Valenzuela, the friend of the slain driver, was interviewed just eight hours after the shooting.
When Detective Hamas asked her who shot first, she said she “just assumed” it was Jose. But when pressed on whether she first heard shots from inside or outside the SUV, Valenzuela broke down.
“It didn't seem real, I didn't know,” Valenzuela said, barely audible through her sobs. “I looked at Theresa, and she was gone.”
Valenzuela said she threw herself over the 17-year-old migrant sitting next to her in the backseat. That girl, Maria Martinez-Luna, told police she didn’t see how the shooting started.
She was interviewed by Hamas, with HSI agent Angel Hernandez translating to and from Spanish.
“At any time did you see that he (Jose) grabbed the gun and began to use it?” Hernandez asked.
“No,” Martinez-Luna responded. Hernandez translated her response as “She doesn’t know.”
“When did he start firing?” Hernandez asked.
“When the gunfire started, and then I ducked,” the girl responded.
Phoenix police did not interview the other migrant in the Trailblazer, Genaro Jiménez-Sánchez, even though federal prosecutors detained him as a “material witness” in their case against Jose. In a court filing, Jose’s lawyer said Jiménez-Sánchez ducked down after the collision with the HSI truck and “heard but did not see gunshots.”
Although Phoenix police released their investigative report and most of the evidence collected, police officials would not answer questions. They deferred all questions to HSI, which declined to speak with reporters or take written questions.
Among the crime-scene evidence released by police was a recording from a home security system half a mile from the shooting scene that captured the sounds of the vehicle chase, crash and gunfight. The Howard Center asked two nationally renowned audio forensics and ballistics experts to review the recording.
Both said a handgun, as carried by the agents, and not an AK-47 rifle was the first to fire.
“With a high degree of scientific certainty, the first shot fired was a Sig Sauer .40 caliber shot,” said Steven Beck, an audio forensics and acoustics expert who worked as an FBI scientific consultant for 16 years.

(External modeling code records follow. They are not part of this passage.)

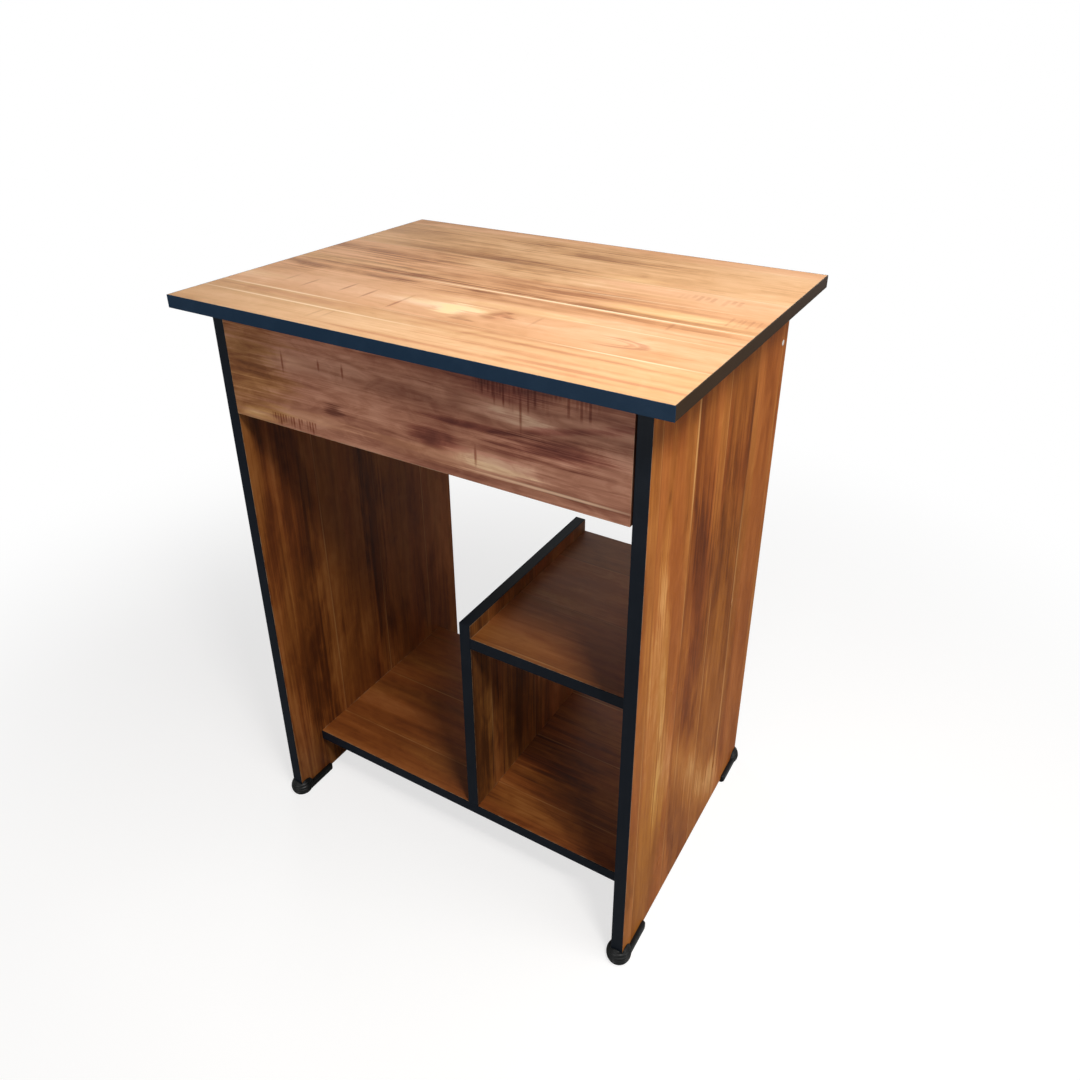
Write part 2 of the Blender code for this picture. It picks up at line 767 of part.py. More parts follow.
def make_feet(bench):
    """Make a foot once, with its toe to -Y, and set it on four corners."""
    toe = bench.turned("toe", toe_profile(), TOE_SIDES, (0, TOE_SETBACK, 0), (0, 0, 1))
    tail_half = FOOT_SLOT_HALF + TAIL_WALL
    tail = bench.box(
        "tail", (-tail_half, TOE_SETBACK, 0), (tail_half, TAIL_LENGTH, FOOT_SOLE + TAIL_LIP)
    )
    rounding = tail.modifiers.new("rounding", "BEVEL")
    rounding.width = TAIL_ROUNDING
    rounding.segments = 2
    rounding.limit_method = "ANGLE"
    slot = bench.box(
        "slot",
        (-FOOT_SLOT_HALF, -SEAT, FOOT_SOLE - SEAT),
        (FOOT_SLOT_HALF, TAIL_LENGTH + OVERRUN, TOE_TOP + OVERRUN),
    )
    combine(toe, tail, "UNION")
    combine(toe, slot, "DIFFERENCE")
    bpy.context.view_layer.update()
    mesh = baked_mesh(toe, "foot")
    for helper in (toe, tail, slot):
        bpy.data.objects.remove(helper)
    for name, way in SIDES:
        for end, edge, turn in (("front", PANEL_FRONT, 0), ("rear", PANEL_REAR, math.pi)):
            foot = bench.add(f"foot_{name}_{end}", mesh, "black_plastic")
            foot.location = (way * PANEL_MIDDLE, edge, 0)
            foot.rotation_euler = (0, 0, turn)
            shade_round(foot)


def main():
    """Build the table."""
    clear_scene()
    bench = Bench()
    top = make_top(bench)
    panels = make_side_panels(bench)
    boards = {
        "bottom": make_shelf(bench, "bottom_shelf", -PANEL_INNER, BOTTOM_SHELF_LOW),
        "middle": make_shelf(bench, "middle_shelf", DIVIDER_RIGHT, MIDDLE_SHELF_LOW),
        "divider": make_divider(bench),
        "rail": make_rear_rail(bench),
    }
    drawer_sides = make_drawer(bench)
    members = make_slides(bench)
    make_slide_screws(bench, panels, drawer_sides, members)
    make_connectors(bench, panels, boards)
    make_cams(bench, top, panels)
    make_feet(bench)


main()
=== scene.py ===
"""Looks of a small computer table with a drawer and shoe-shaped feet.

Its boards are plank-printed laminate with blue-black edge tape. Each class
below builds and dresses the pieces of one sub-assembly, and each finish is a
small frozen class that paints one material. Lengths are in metres in the
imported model's frame, where +X is the user's right and +Y the back. Only the
profiles of turned pieces are in millimetres.
"""

from __future__ import annotations

import logging
import math
from dataclasses import dataclass, field
from enum import Enum
from typing import Sequence, Union

import bmesh
import bpy
import numpy as np
from mathutils import Matrix, Vector

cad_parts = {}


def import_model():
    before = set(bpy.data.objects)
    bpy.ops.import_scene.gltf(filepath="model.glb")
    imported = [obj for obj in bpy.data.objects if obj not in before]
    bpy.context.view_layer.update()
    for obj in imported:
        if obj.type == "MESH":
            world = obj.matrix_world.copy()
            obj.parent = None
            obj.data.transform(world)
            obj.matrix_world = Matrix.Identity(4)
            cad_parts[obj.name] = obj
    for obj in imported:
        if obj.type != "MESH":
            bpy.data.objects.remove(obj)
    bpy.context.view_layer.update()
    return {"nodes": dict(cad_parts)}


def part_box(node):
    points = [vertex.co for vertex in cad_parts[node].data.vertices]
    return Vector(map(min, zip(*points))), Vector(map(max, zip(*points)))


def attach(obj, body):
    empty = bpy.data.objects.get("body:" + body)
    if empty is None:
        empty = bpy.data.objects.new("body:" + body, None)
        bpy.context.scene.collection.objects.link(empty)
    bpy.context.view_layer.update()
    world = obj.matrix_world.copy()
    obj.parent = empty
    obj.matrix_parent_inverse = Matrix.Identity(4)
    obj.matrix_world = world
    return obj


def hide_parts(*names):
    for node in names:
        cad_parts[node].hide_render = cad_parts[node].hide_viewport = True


LOG = logging.getLogger("computer_table")
MM = 0.001
SIDES = (("left", -1), ("right", 1))
ENDS = ("front", "rear")
Triple = tuple[float, float, float]
Row = tuple[float, ...]
Inputs = dict[Union[int, str], object]


class Axis(Enum):
    """An axis of the table's frame."""

    X = 0
    Y = 1
    Z = 2


class Body(Enum):
    """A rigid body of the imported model, on which pieces ride."""

    CARCASS = "carcass"
    DRAWER = "drawer"
    CAGE_LEFT = "ball_cage_left"
    CAGE_RIGHT = "ball_cage_right"


class Slot(Enum):
    """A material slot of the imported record, for the pieces made here."""

    SIDE = "wood_side"
    INSIDE = "wood_inside"
    TAPE = "black_band"
    PLASTIC = "black_plastic"
    ZINC = "zinc_steel"
    CAGE = "cage_steel"
    CAST = "cam_zinc"


class Blot(Enum):
    """What a mark does to the print under it. Most marks are print; some dark, fair and pale marks are
    painted shade and painted light, as the tables of marks say.
    """

    DARK = "dark"
    RED = "red"
    PALE = "pale"
    FAIR = "fair"
    KNOT = "knot"
    LINE = "line"
    GOLD = "gold"
    TICK = "tick"
    RING = "ring"


class Wire:
    """A value in a node tree, with which sums are written plainly."""

    def __init__(self, graph: Graph, socket: bpy.types.NodeSocket) -> None:
        """Hold a socket of a graph."""
        self.graph, self.socket = graph, socket

    def __add__(self, other: Value) -> Wire:
        """Return the sum."""
        return self.graph.sum("ADD", self, other)

    def __sub__(self, other: Value) -> Wire:
        """Return the difference."""
        return self.graph.sum("SUBTRACT", self, other)

    def __rsub__(self, other: float) -> Wire:
        """Return a number less the value."""
        return self.graph.sum("SUBTRACT", other, self)

    def __mul__(self, other: Value) -> Wire:
        """Return the product."""
        return self.graph.sum("MULTIPLY", self, other)

    def __abs__(self) -> Wire:
        """Return the value without its sign."""
        return self.graph.sum("ABSOLUTE", self)


Value = Union[Wire, float]


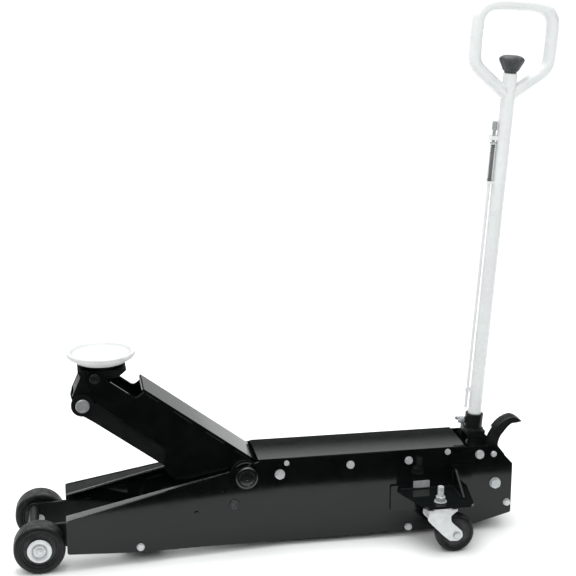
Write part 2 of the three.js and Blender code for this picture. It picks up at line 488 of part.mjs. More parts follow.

“That very first gun shot … it’s very prominent,” said Beck, who compared information from the recording with details of the scene included in the police incident report and crime scene photos. Using a specialized software package built for analyzing audio, he was able to look at each gunshot’s sound waveform to determine the differences between them.
“It’s quite loud and had all the characteristics that were consistent with the Sig Sauer,” Beck said.
Mortensen was the only one involved in the shootout who carried a Sig Sauer, according to the police report.
The audio recording also was reviewed by Rob Maher of Montana State University, who has authored more than a dozen reports and extensively researched gunshot acoustics. Using a different computer program than Beck, Maher distinguished each gunshot by looking at its varying amplitudes and frequencies.
Maher reached a conclusion similar to Beck’s, stating in an email that his “subjective impression is that the first few shots are from a handgun … based on the short duration of the muzzle blast sound.”
The Maricopa County Attorney’s Office, the lead prosecutor for metro Phoenix, joined in some of the interrogations and reviewed the police department’s investigation into the April 11 shooting.
In an August letter to the HSI special agent in charge for Phoenix, A. Scott Brown, the County Attorney’s Office criticized HSI agents for not following standard officer-involved shooting protocols, including refusing to give statements right away or conducting a walk-through of the scene.
Prosecutors recommended “no criminal charges at this time” but noted that they had been forced to “rely upon secondary sources,” which limited “the degree to which involved agents can be fully and confidently cleared of any wrongdoing.”
“There is insufficient evidence to rebut the involved agents’ subsequent statements of reasonable belief of imminent use of deadly physical force,” the letter said, concluding, “It is of great mutual benefit to retain the public’s confidence in reviewing incidents where loss of life occurs.”
“The tragedy is in a situation like this, when you start doing cops and robbers and doing like something out of a TV outtake, people get hurt, people get killed,” Kirkham said.
Policing experts have said law enforcement officers should not put themselves in positions where vehicles can effectively become weapons, and then use that fact as justification for responding with deadly force.
Kirkham, the Florida criminologist who once worked as a police officer, called the actions of HSI agents leading up to the shooting “deadly” and “reckless.”
Given that agents couldn’t see inside the Trailblazer and suspected its occupants might be armed and dangerous, or transporting hostages or innocents, he said they should have used extra caution. For example, they could have asked Phoenix police for help, such as blocking traffic up ahead or deploying stop strips to destroy the Trailblazer’s tires.
“The tragedy is in a situation like this, when you start doing cops and robbers and doing like something out of a TV outtake, people get hurt, people get killed,” Kirkham said.